Imagine buying a solar panel from a hardware store, mounting it on your roof, then selling the green electricity you produce at a price you set.

Is this even possible? Some companies certainly think so. These startups are harnessing the power of blockchains to democratize green power.

Before you can understand how blockchains are part of the solution, you first need to know a few things about the green electricity market.

Today, independent auditors assess renewable-energy producers and certify their electricity as “green.” These producers can then sell Renewable Energy Certificates (RECs) to consumers who want to buy green energy.

This is how corporations such as Apple and Google can say they are 100 per cent green. They aren’t generating their own green electricity, but purchasing certificates from green-energy producers.

Of course, the actual energy they use is not always green. As long as every unit of energy they consume matches up with a purchased REC, green energy is displacing carbon-intense energy. A market for RECs creates a strong signal for investment in green electricity generation.

Some companies do power some or all of their operations using Power Purchase Agreements (PPAs). This commits them to purchasing a certain amount of energy at a certain price from renewable-energy producers over time-scales of about 20 years or so. PPAs reduce risk for generators by guaranteeing return on investment, thus creating a strong motivation for long-term investment in green generation.
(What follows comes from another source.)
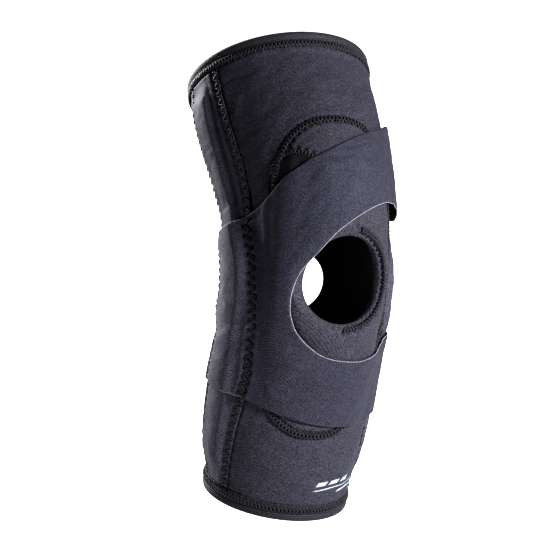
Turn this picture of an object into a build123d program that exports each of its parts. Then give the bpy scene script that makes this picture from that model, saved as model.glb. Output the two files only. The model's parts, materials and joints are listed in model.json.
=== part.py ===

Both of these approaches, however, discriminate against small generators of green electricity.

It’s not easy generating green

The certification process for RECs is cumbersome and expensive, with physical audits, so it doesn’t make sense for mom-and-pop green generators. Similarly, PPAs can only be negotiated by large green generators.

For these two reasons, small-scale green generators must make do with whatever price their local utility pays them. This price can be volatile due to meddling by legislators as well as by the utilities themselves. Thus, small generators are exposed to higher levels of risk than bigger players.

What if we could reduce the cost of certification, eliminate onerous auditing and avoid non-market price controls, so that even a small-scale green generator could de-risk investments?

This is what companies such as PowerLedger in Australia and LO3 Energy in Brooklyn provide. They use blockchains to store generation certificates that are created by tamper-proof meters attached to solar panels.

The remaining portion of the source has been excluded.